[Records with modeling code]
********************

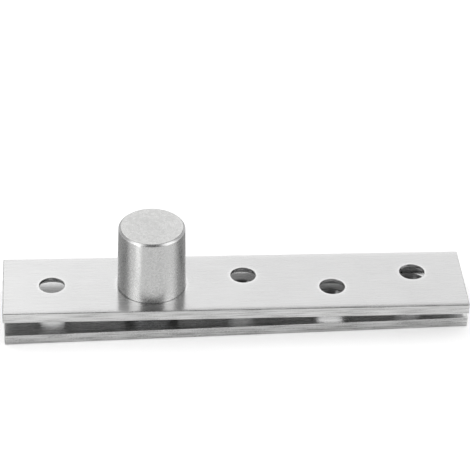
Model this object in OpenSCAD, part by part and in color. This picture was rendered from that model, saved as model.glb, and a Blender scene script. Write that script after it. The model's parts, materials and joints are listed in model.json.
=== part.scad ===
// Concealed pivot hinge in stainless steel. Two flat leaves lie one over the
// other and turn about a closed barrel, with a small thrust ball bearing in the
// gap between them. Millimetres, +Z up. The origin is where the pivot axis
// meets the upper leaf's outer face, and the upper leaf lies along X.

/* [Leaves] */
// Length of each leaf
leaf_l = 100; // [96:1:130]
// Width of each leaf
leaf_w = 20; // [19:0.5:26]
// Thickness of each leaf
leaf_t = 2.5; // [2.3:0.1:3.5]
// Air gap between the two leaves
leaf_gap = 2.5; // [2.2:0.1:3.2]
// Distance from the pivot axis to the leaves' short end
pivot_inset = 32; // [28:0.5:34]
// Chamfer along the leaves' edges
leaf_break = 0.25; // [0.1:0.05:0.4]
// Angle in degrees by which the lower leaf is turned at rest
rest_turn = 1.8; // [0:0.1:10]

/* [Screw holes] */
// Diameter of each screw hole
screw_d = 5.5; // [4.5:0.1:5.8]
// Diameter of each countersink at the leaf's inner face
sink_d = 9.2; // [8:0.1:9.6]
// Full angle of each countersink in degrees
sink_angle = 90; // [82:1:100]
// Distance from the leaf's short end to its hole
short_end_margin = 10.5; // [7:0.5:14]
// Distance from the leaf's long end to its last hole
long_end_margin = 11; // [7:0.5:16]
// Distance between the last two holes of the long side
last_pitch = 18; // [12:0.5:24]
// Distance from the pivot axis to the long side's first hole
near_hole = 20; // [16:0.5:26]
// Distance of the long side's holes from the leaf's centre line
stagger = 2.4; // [0:0.1:3.5]

/* [Barrel] */
// Outer diameter of the barrel
barrel_d = 14.5; // [13.6:0.1:15]
// Height of the barrel above the upper leaf
barrel_h = 15; // [13.5:0.5:25]
// Chamfer round the barrel's top
barrel_break = 0.4; // [0.1:0.1:1]
// Thickness of the barrel's closed end
crown_t = 2.5; // [1:0.1:3.5]
// How much wider the barrel is where it is pressed into the leaf
land_step = 0.2; // [0.2:0.05:0.4]
// Chamfer round the leaf's hole for the barrel
seam_break = 0.15; // [0.05:0.05:0.4]
// Width of the flange round the barrel's foot
flange_w = 1.1; // [0.5:0.1:1.4]
// Thickness of the flange
flange_t = 1; // [0.6:0.1:1.5]

/* [Shaft] */
// Diameter of the pivot shaft
shaft_d = 6; // [5.6:0.1:6.4]
// Diameter of the shaft's tenon in the lower leaf
tenon_d = 5; // [4:0.1:5.4]
// Diameter of the peened foot at the lower leaf's outer face
foot_d = 6.6; // [6:0.1:7]
// Length of the shaft above its retaining ring
tip_l = 1.2; // [0.8:0.1:2.5]
// Chamfer on the shaft's tip
tip_break = 0.4; // [0.1:0.1:0.7]

/* [Bush and retaining ring] */
// Wall of the bronze bush
bush_wall = 1.5; // [1:0.1:1.8]
// Length of the bush
bush_l = 10; // [7:0.5:11]
// Thickness of the retaining ring
ring_t = 0.7; // [0.4:0.1:1]
// Width of the retaining ring's section
ring_w = 1; // [0.7:0.05:1.3]
// Depth of the shaft's groove for the retaining ring
ring_groove = 0.3; // [0.2:0.05:0.5]
// Opening of the retaining ring in degrees
ring_opening = 70; // [40:5:110]

/* [Thrust bearing] */
// Outer diameter of the races
race_d = 12; // [11.4:0.1:12.6]
// Depth of the seat that holds each race
race_seat = 1; // [0.7:0.1:1.3]
// Diameter of the balls
ball_d = 2; // [1.6:0.1:2.2]
// Number of balls
ball_count = 9; // [6:1:10]
// Depth of the ball track in each race
track_depth = 0.2; // [0.1:0.05:0.3]
// Thickness of the ball cage
cage_t = 0.8; // [0.5:0.1:1.2]
// Metal left in the cage inside and outside each ball
cage_web = 0.3; // [0.2:0.05:0.35]

/* [Fits] */
// Radial clearance where a piece runs on another
run_gap = 0.03; // [0.01:0.01:0.08]
// Radial clearance where a piece is pressed or seated in another
seat_gap = 0.01; // [0.01:0.01:0.03]
// Radial clearance of the upper race round the shaft
race_float = 0.1; // [0.05:0.01:0.2]
// End float between the bush and the retaining ring
end_float = 0.1; // [0.05:0.01:0.3]

/* [Hidden] */
$fn = 96;
past = 1;                            // how far a cut runs past the face it opens

upper_in = -leaf_t;                  // upper leaf's inner face
lower_in = upper_in - leaf_gap;      // lower leaf's inner face
lower_out = lower_in - leaf_t;       // lower leaf's outer face
mid_z = (upper_in + lower_in) / 2;   // plane of the ball centres

back_hole = short_end_margin - pivot_inset;
far_hole = leaf_l - pivot_inset - long_end_margin;
// Screw holes in a leaf, as [x, y] from the pivot axis
hole_xy = [
    [back_hole, 0],
    [near_hole, stagger],
    [far_hole - last_pitch, -stagger],
    [far_hole, stagger],
];
sink_depth = (sink_d - screw_d) / 2 / tan(sink_angle / 2);

shaft_r = shaft_d / 2;
race_r = race_d / 2;
race_pocket_r = race_r + seat_gap;
race_top = upper_in + race_seat;     // floor of the upper race's seat
race_foot = lower_in - race_seat;    // floor of the lower race's seat
ball_r = ball_d / 2;
track_r = ball_r + run_gap;
pitch_r = (shaft_r + race_r) / 2;    // circle that the balls run on
race_face = ball_r - track_depth;    // from the balls' plane to each race
race_t = race_top - mid_z - race_face;
pocket_r = ball_r + run_gap;

barrel_r = barrel_d / 2;
land_r = barrel_r + land_step;
flange_r = land_r + flange_w;
flange_top = upper_in + flange_t;

bush_in_r = shaft_r + run_gap;
bush_out_r = shaft_r + bush_wall;
bush_top = race_top + bush_l;
ring_foot = bush_top + end_float;
groove_r = shaft_r - ring_groove;
shaft_top = ring_foot + ring_t + tip_l;
foot_depth = (foot_d - tenon_d) / 2; // the peened foot is a 90 degree cone

ball_names = [for (i = [1 : ball_count]) str("ball_", i)];

steel = [0.80, 0.80, 0.81];
turned_steel = [0.74, 0.74, 0.75];
bearing_steel = [0.62, 0.63, 0.65];
bronze = [0.72, 0.52, 0.28];
cage_steel = [0.52, 0.52, 0.54];

// A vertical cylinder between two heights
module rod(r, z0, z1) {
    translate([0, 0, z0]) cylinder(r = r, h = z1 - z0);
}

// A vertical cone between two heights
module taper(r0, r1, z0, z1) {
    translate([0, 0, z0]) cylinder(r1 = r0, r2 = r1, h = z1 - z0);
}

// A flat washer
module washer(r_in, r_out, z0, z1) {
    difference() {
        rod(r_out, z0, z1);
        rod(r_in, z0 - past, z1 + past);
    }
}

// A rectangle with its four corners cut off
module cut_rect(x, y, c) {
    polygon([
        [c, 0], [x - c, 0], [x, c], [x, y - c],
        [x - c, y], [c, y], [0, y - c], [0, c],
    ]);
}

// A box with all twelve edges chamfered
module broken_box(x, y, z, c) {
    intersection() {
        linear_extrude(z) cut_rect(x, y, c);
        translate([0, y, 0]) rotate([90, 0, 0]) linear_extrude(y) cut_rect(x, z, c);
        rotate([90, 0, 90]) linear_extrude(x) cut_rect(y, z, c);
    }
}

// A screw hole with its countersink opening downwards at z = 0
module screw_hole(depth) {
    rod(screw_d / 2, -past, depth + past);
    rotate([180, 0, 0]) rod(sink_d / 2, 0, past);
    taper(sink_d / 2, screw_d / 2, 0, sink_depth);
}

// One drilled leaf, with its inner face at z = 0 and its outer face above it
module leaf() {
    difference() {
        translate([-pivot_inset, -leaf_w / 2, 0]) broken_box(leaf_l, leaf_w, leaf_t, leaf_break);
        for (p = hole_xy) translate([p.x, p.y, 0]) screw_hole(leaf_t);
    }
}

// Puts a leaf's own parts at the lower leaf's place
module at_lower_leaf() {
    rotate([0, 0, rest_turn]) translate([0, 0, lower_in]) mirror([0, 0, 1]) children();
}

// Upper leaf, with a stepped hole for the barrel's press land and flange
module upper_plate() {
    hole_r = land_r + seat_gap;
    color(steel) difference() {
        translate([0, 0, upper_in]) leaf();
        rod(hole_r, upper_in - past, past);
        rod(flange_r + seat_gap, upper_in - past, flange_top);
        taper(hole_r, hole_r + seam_break, -seam_break, 0);
    }
}

// Lower leaf, with a seat for its race and a countersunk hole for the tenon
module lower_plate() {
    color(steel) difference() {
        at_lower_leaf() leaf();
        rod(race_pocket_r, race_foot, lower_in + past);
        rod(tenon_d / 2 + seat_gap, lower_out - past, race_foot + past);
        taper(foot_d / 2 + seat_gap, tenon_d / 2 + seat_gap, lower_out, lower_out + foot_depth);
    }
}

// Barrel: a turned cup, closed at the top and pressed in from below
module barrel() {
    color(turned_steel) difference() {
        union() {
            rod(barrel_r, upper_in, barrel_h - barrel_break);
            taper(barrel_r, barrel_r - barrel_break, barrel_h - barrel_break, barrel_h);
            rod(land_r, upper_in, 0);
            rod(flange_r, upper_in, flange_top);
        }
        rod(race_pocket_r, upper_in - past, race_top);
        rod(bush_out_r + seat_gap, upper_in - past, barrel_h - crown_t);
    }
}

// Bronze bush in the barrel, standing on the upper race
module bush() {
    color(bronze) washer(bush_in_r, bush_out_r, race_top, bush_top);
}

// A race lying on z = 0, with its ball track on top
module race(bore_r) {
    difference() {
        washer(bore_r, race_r, 0, race_t);
        translate([0, 0, race_t + race_face]) rotate_extrude() translate([pitch_r, 0]) circle(r = track_r);
    }
}

module lower_race() {
    color(bearing_steel) translate([0, 0, race_foot]) race(shaft_r + seat_gap);
}

module upper_race() {
    color(bearing_steel) translate([0, 0, race_top]) mirror([0, 0, 1]) race(shaft_r + race_float);
}

// Flat steel cage with a round pocket for each ball
module ball_cage() {
    color(cage_steel) difference() {
        translate([0, 0, mid_z])
            washer(pitch_r - pocket_r - cage_web, pitch_r + pocket_r + cage_web, -cage_t / 2, cage_t / 2);
        for (i = [1 : ball_count])
            rotate([0, 0, 360 / ball_count * (i - 1)])
                translate([pitch_r, 0, 0])
                    rod(pocket_r, mid_z - cage_t, mid_z + cage_t);
    }
}

module ball(i) {
    color(bearing_steel) rotate([0, 0, 360 / ball_count * (i - 1)])
        translate([pitch_r, 0, mid_z]) sphere(r = ball_r);
}

// Pivot shaft: peened foot, tenon, shank and a groove for the retaining ring
module pivot_shaft() {
    color(turned_steel) difference() {
        union() {
            taper(foot_d / 2, tenon_d / 2, lower_out, lower_out + foot_depth);
            rod(tenon_d / 2, lower_out, race_foot);
            rod(shaft_r, race_foot, shaft_top - tip_break);
            taper(shaft_r, shaft_r - tip_break, shaft_top - tip_break, shaft_top);
        }
        washer(groove_r, shaft_r + past, ring_foot - run_gap, ring_foot + ring_t + run_gap);
    }
}

// Open ring that holds the shaft above the bush
module retaining_ring() {
    reach = ring_w + shaft_d;
    half = ring_opening / 2;
    color(bearing_steel) difference() {
        washer(groove_r + seat_gap, groove_r + ring_w, ring_foot, ring_foot + ring_t);
        translate([0, 0, ring_foot - past]) linear_extrude(ring_t + 2 * past)
            polygon([
                [0, 0],
                [reach, -reach * tan(half)],
                [reach, reach * tan(half)],
            ]);
    }
}

upper_plate();
barrel();
bush();
upper_race();
ball_cage();
for (i = [1 : ball_count]) ball(i);
lower_race();
pivot_shaft();
retaining_ring();
lower_plate();
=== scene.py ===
"""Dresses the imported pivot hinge: two brushed leaves, a turned barrel and a thrust ball bearing.

Lengths are in metres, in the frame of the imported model: the pivot axis is Z, the upper leaf's outer
face lies at z = 0, and the leaves run along X. Every new piece is a surface worked out on a grid.
"""

import json
import math

import bpy
import numpy as np
from mathutils import Matrix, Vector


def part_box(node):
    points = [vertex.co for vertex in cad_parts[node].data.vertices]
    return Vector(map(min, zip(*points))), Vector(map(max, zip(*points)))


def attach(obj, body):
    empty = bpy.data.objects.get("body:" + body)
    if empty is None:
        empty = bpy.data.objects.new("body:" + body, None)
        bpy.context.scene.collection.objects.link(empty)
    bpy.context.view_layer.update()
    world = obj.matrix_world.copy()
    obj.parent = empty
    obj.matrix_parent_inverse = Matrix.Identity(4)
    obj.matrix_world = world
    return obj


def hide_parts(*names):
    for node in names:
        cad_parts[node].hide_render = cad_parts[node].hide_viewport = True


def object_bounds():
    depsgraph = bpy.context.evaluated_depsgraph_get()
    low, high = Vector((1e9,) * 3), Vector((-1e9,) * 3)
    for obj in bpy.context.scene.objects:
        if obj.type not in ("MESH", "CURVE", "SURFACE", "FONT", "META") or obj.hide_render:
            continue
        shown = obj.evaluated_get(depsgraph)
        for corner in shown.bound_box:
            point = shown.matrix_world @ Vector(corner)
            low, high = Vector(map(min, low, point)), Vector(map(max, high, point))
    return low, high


bl_info = {
    "name": "Pivot Hinge",
    "version": (1, 0, 0),
    "blender": (4, 5, 0),
    "location": "View3D > Sidebar > Pivot Hinge",
    "description": "Builds a concealed pivot hinge's leaves, barrel and bearing, and a studio round it",
    "category": "Add Mesh",
}

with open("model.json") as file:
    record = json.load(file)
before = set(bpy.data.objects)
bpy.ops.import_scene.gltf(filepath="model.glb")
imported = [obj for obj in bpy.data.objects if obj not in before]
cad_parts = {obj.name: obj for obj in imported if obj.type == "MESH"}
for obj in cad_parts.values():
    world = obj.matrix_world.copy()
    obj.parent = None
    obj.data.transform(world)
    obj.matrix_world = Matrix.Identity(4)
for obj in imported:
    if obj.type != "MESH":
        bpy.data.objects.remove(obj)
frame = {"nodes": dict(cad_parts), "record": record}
CAD_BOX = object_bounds()
MM = 0.001
MOUNTS = {m["name"]: m for m in frame["record"]["mounts"]}
BALLS = sorted(n for n in frame["nodes"] if n.startswith("ball_") and n != "ball_cage")
HOLE_NAMES = ("back", "near", "mid", "far")
GRAIN = "Grain"
WEAR = "wear"
SAME_POINT = 1e-7  # points closer than this are joined
NO_EDGE = [(9, 9)]  # a corner too far off to show wear

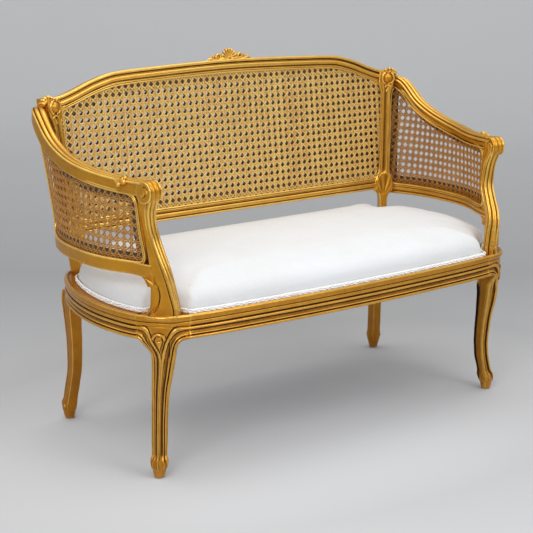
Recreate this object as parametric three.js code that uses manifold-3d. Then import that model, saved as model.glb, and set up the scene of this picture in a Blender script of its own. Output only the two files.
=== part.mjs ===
// A carved and caned cabriole settee in the corbeille form: the back and the arms wrap round
// one upholstered seat. Millimetres, +Z up, front towards -Y, resting on the plane z = 0.
import * as THREE from 'three';
import { mergeVertices } from 'three/addons/utils/BufferGeometryUtils.js';
import ManifoldModule from 'manifold-3d';

// Driving dimensions of the seat frame
const seatHalfWidth = 589;
const seatDepth = 549;
const frontOverhang = 77;
const railTop = 392;
const railHeight = 57;
const railThickness = 46;
const blockThickness = 62;
const mouldDepth = 7;
const ledgeInset = 8;
const ledgeDrop = 4;
const railBottom = railTop - railHeight;
const ledgeTop = railTop - ledgeDrop;

// Legs
const frontFootOutset = 8;
const frontFootInset = 41;
const rearFootOutset = 11;
const rearFootInset = 7;
const legSweep = 14;
const legWaist = 15;
const legRise = 12;

// Arms and side panels
const sideFlare = 7;
const sideSetBack = 21;
const sideOverlap = 83;
const sideHeight = 200;
const armEndDrop = 2;
const armDepth = 34;
const armWidth = 34;
const scrollRadius = 25.5;
const scrollWidth = 38;
const scrollBack = 9;
const lowerSideGap = 4.5;
const lowerSideHeight = 29;
const lowerSideWidth = 26;

// Arm posts
const postTopDrop = 38.4;
const postOutset = -12;
const postInset = 20;
const postLean = 22.5;
const postSweep = 46;
const postDepth = 46;
const postWidth = 38;
const postTurn = 48;
const bracketRadius = 20;
const bracketWidth = 22;

// Back and corner stiles
const stileOutset = -17;
const stileInset = -58;
const stileLeanShare = 0.102;
const backLeanShare = 0.114;
const stileFaceTurn = 20;
const stileRise = 2;
const stileHalfFace = 13;
const stileThickness = 34;
const backSetBack = 24;
const stileReturnShare = 0.9;
const backHeight = 380;
const crestSpread = 60;
const crestFall = 64;
const crestHeight = 34;
const crestDepth = 32;
const lowerBackGap = 18;
const lowerBackHeight = 32;
const lowerBackDepth = 26;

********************

-- DIRECTION --
The required output is an exact reproduction of the lines starting at the one that contains "for corner in" and ending at the one that contains "imported = [obj". Both boundary lines belong to it.

-- FULL RESPONSE --
        for corner in shown.bound_box:
            point = shown.matrix_world @ Vector(corner)
            low, high = Vector(map(min, low, point)), Vector(map(max, high, point))
    return low, high


bl_info = {
    "name": "Pivot Hinge",
    "version": (1, 0, 0),
    "blender": (4, 5, 0),
    "location": "View3D > Sidebar > Pivot Hinge",
    "description": "Builds a concealed pivot hinge's leaves, barrel and bearing, and a studio round it",
    "category": "Add Mesh",
}

with open("model.json") as file:
    record = json.load(file)
before = set(bpy.data.objects)
bpy.ops.import_scene.gltf(filepath="model.glb")
imported = [obj for obj in bpy.data.objects if obj not in before]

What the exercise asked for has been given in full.